TASK BRIEF — Return only the lines running from the line with "if empty is" down to the line with "obj.data.transform(world)", both included, exactly as they appear.

DATA EXCERPTS —
┏━━

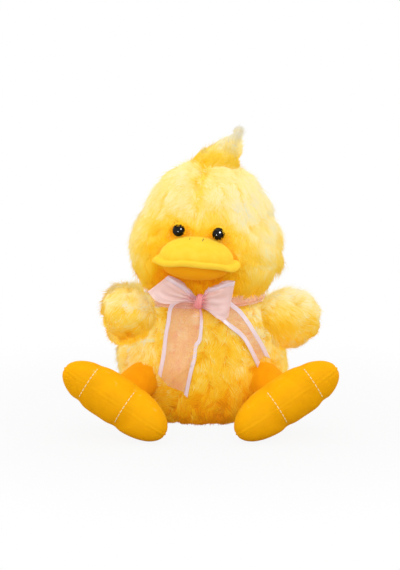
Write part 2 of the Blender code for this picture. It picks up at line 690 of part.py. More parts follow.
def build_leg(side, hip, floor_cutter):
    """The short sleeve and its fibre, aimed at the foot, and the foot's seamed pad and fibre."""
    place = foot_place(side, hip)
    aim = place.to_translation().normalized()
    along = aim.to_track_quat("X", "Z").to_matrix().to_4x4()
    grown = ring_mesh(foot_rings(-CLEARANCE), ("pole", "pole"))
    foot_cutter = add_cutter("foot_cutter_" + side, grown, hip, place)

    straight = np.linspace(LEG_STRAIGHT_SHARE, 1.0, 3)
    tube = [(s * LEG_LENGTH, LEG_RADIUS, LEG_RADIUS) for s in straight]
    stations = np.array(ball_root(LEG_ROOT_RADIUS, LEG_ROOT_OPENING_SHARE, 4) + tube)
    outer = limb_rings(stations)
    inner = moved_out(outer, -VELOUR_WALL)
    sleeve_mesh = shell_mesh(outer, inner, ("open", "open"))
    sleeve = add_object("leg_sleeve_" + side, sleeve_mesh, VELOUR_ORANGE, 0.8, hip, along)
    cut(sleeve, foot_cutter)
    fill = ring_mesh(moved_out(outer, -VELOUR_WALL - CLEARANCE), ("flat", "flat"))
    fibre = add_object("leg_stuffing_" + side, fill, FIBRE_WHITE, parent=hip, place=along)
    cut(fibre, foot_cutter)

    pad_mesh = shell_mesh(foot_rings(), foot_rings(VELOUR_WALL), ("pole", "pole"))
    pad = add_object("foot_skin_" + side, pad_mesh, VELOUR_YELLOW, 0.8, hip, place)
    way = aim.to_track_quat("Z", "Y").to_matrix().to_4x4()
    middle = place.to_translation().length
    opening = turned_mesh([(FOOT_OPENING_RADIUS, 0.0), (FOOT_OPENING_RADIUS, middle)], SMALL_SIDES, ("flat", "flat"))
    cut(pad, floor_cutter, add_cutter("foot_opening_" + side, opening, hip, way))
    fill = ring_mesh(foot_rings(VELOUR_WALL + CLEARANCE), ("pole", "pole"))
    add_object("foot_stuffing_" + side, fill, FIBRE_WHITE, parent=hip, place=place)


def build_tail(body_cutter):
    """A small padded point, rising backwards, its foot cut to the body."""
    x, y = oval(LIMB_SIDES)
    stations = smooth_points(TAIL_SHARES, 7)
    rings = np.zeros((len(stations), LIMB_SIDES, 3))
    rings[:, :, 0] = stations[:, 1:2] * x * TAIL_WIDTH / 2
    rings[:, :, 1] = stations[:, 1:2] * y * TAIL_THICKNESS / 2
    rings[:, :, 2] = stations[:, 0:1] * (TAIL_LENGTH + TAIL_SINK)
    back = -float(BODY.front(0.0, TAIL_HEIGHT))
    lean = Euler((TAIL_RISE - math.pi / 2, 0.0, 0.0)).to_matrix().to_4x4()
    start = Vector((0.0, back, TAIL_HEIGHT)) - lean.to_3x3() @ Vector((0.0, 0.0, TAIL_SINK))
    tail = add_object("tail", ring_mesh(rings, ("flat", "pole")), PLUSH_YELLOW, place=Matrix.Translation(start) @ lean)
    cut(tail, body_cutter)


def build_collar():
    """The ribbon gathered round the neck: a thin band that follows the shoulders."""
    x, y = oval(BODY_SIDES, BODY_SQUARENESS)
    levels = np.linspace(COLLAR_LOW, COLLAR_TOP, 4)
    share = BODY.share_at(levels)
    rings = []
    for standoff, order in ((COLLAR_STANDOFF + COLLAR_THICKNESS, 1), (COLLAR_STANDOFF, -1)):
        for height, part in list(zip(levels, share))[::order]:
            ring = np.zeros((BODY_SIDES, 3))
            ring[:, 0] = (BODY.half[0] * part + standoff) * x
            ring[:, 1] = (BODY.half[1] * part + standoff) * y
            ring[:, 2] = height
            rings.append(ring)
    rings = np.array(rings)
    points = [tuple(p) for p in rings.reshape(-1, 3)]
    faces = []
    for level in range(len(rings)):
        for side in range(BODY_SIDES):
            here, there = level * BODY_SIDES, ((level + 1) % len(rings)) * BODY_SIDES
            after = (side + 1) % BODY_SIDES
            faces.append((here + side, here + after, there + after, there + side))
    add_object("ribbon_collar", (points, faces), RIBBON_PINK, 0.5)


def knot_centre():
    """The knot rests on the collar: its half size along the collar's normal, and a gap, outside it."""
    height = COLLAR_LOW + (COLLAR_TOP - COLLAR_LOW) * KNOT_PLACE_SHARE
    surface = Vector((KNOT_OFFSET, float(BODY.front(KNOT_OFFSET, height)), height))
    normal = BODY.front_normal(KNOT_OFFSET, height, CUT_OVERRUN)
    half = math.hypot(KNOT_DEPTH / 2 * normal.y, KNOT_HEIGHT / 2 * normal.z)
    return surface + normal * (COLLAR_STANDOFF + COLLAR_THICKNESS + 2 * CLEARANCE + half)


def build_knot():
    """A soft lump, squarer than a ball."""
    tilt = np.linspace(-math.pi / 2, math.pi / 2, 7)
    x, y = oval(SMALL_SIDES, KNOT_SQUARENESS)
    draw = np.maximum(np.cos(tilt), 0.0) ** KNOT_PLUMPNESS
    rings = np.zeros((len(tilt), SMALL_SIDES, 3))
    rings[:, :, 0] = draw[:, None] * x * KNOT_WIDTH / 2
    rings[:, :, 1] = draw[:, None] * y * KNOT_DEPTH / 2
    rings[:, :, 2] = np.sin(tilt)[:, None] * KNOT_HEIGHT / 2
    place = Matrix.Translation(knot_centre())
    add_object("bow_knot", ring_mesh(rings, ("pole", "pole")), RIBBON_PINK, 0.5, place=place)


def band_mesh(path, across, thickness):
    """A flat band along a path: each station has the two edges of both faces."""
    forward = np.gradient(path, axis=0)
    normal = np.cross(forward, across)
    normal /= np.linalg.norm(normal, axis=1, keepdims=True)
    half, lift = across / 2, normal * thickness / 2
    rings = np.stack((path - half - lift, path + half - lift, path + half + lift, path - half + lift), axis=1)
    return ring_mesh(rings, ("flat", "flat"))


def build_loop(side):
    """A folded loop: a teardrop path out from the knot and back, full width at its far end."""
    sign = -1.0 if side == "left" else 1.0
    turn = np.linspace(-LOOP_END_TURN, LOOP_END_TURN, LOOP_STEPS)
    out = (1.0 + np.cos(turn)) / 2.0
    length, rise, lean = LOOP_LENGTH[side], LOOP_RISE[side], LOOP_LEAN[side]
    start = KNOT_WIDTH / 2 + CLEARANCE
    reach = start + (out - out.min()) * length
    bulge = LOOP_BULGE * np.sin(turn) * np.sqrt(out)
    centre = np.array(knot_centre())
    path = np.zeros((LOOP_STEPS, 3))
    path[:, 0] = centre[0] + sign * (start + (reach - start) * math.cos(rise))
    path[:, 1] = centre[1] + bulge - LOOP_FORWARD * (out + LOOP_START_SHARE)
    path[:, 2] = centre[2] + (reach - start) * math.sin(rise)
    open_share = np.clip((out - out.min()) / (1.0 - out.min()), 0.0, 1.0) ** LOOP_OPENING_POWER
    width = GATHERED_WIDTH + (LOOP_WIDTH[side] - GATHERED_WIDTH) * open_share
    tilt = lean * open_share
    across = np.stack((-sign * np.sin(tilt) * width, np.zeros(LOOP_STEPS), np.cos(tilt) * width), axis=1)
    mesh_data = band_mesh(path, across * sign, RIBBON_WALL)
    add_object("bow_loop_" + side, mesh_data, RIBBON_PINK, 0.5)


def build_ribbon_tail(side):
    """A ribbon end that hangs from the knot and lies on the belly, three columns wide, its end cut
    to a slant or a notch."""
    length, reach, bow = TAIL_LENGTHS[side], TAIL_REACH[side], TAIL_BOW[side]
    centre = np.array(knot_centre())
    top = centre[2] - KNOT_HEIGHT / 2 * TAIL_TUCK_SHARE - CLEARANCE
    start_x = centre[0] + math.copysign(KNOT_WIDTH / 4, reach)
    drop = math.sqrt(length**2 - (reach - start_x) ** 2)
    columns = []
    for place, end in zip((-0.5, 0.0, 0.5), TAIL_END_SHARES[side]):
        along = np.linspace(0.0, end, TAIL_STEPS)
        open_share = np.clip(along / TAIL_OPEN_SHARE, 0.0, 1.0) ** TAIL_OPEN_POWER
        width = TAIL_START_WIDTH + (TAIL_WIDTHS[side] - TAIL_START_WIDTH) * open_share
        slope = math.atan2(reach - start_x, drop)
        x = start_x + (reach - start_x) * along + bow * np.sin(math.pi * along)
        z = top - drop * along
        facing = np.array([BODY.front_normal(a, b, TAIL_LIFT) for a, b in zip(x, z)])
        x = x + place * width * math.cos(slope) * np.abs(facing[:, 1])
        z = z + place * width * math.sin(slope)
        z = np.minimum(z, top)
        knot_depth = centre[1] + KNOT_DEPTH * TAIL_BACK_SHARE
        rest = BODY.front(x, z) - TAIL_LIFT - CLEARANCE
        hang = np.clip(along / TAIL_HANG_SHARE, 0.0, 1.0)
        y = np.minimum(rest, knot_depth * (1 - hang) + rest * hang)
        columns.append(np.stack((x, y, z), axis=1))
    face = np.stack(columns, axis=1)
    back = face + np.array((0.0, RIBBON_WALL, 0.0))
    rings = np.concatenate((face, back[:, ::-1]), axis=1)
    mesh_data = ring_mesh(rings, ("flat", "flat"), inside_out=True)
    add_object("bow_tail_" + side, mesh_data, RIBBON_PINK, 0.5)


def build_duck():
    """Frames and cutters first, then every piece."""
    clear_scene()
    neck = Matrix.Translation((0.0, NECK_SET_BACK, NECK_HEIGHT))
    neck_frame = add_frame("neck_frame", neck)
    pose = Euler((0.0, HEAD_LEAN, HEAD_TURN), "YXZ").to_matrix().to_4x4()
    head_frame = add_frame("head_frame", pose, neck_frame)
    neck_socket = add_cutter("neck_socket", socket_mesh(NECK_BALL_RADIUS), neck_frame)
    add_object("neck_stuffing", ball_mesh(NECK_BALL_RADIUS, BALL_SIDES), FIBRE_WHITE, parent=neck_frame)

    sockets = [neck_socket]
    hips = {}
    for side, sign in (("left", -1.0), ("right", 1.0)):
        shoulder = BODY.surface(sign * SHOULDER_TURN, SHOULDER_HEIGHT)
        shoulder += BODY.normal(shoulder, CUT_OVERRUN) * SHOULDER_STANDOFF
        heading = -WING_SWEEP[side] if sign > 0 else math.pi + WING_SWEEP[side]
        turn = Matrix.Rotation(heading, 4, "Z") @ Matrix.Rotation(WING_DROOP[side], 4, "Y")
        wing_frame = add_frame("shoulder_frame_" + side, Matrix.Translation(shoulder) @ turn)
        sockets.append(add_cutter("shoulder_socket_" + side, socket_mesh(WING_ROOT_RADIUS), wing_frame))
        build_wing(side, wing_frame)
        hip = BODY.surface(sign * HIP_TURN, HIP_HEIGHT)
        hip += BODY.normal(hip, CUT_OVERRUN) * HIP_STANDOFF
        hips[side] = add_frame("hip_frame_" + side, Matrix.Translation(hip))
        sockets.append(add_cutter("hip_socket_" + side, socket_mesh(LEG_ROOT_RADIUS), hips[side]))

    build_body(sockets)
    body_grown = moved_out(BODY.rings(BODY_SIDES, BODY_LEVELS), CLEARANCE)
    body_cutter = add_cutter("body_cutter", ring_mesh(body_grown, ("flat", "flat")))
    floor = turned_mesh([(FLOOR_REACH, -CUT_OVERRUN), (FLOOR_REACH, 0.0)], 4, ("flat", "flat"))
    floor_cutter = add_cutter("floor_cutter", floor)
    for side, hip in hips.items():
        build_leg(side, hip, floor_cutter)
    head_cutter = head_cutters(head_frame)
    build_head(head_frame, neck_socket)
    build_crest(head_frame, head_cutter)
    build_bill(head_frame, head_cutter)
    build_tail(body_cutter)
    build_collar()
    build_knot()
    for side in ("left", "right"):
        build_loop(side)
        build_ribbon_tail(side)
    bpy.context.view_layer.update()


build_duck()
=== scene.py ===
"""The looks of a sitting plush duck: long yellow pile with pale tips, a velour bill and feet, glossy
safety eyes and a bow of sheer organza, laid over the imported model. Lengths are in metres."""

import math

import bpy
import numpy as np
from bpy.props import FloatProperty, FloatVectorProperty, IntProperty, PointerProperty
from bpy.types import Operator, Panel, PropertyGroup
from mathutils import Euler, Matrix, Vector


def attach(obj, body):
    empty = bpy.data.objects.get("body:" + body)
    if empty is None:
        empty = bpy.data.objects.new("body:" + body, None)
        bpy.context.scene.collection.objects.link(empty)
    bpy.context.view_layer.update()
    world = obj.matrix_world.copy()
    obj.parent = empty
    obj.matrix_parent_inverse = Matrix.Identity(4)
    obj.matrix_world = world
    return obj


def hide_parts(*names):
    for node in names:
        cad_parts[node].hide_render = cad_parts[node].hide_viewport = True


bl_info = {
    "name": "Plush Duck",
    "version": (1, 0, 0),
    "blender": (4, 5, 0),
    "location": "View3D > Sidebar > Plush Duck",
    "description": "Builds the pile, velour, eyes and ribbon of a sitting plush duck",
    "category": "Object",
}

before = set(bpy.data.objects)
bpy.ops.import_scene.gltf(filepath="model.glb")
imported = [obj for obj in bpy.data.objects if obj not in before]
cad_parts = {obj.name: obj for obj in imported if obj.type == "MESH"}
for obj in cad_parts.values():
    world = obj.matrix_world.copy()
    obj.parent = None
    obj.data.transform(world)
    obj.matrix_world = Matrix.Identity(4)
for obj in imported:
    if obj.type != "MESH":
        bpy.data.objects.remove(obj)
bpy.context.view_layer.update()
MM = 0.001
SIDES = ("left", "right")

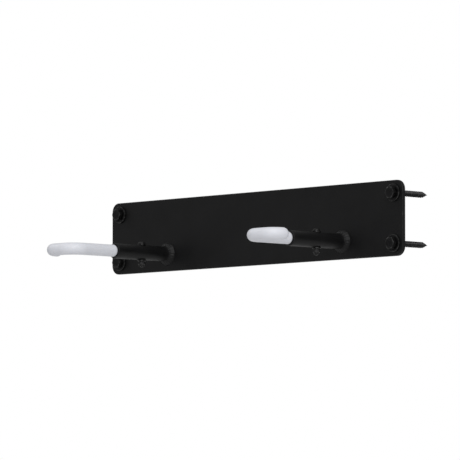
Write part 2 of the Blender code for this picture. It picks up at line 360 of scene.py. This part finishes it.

┗━━

EXPECTED ANSWER —
    if empty is None:
        empty = bpy.data.objects.new("body:" + body, None)
        bpy.context.scene.collection.objects.link(empty)
    bpy.context.view_layer.update()
    world = obj.matrix_world.copy()
    obj.parent = empty
    obj.matrix_parent_inverse = Matrix.Identity(4)
    obj.matrix_world = world
    return obj


def hide_parts(*names):
    for node in names:
        cad_parts[node].hide_render = cad_parts[node].hide_viewport = True


bl_info = {
    "name": "Plush Duck",
    "version": (1, 0, 0),
    "blender": (4, 5, 0),
    "location": "View3D > Sidebar > Plush Duck",
    "description": "Builds the pile, velour, eyes and ribbon of a sitting plush duck",
    "category": "Object",
}

before = set(bpy.data.objects)
bpy.ops.import_scene.gltf(filepath="model.glb")
imported = [obj for obj in bpy.data.objects if obj not in before]
cad_parts = {obj.name: obj for obj in imported if obj.type == "MESH"}
for obj in cad_parts.values():
    world = obj.matrix_world.copy()
    obj.parent = None
    obj.data.transform(world)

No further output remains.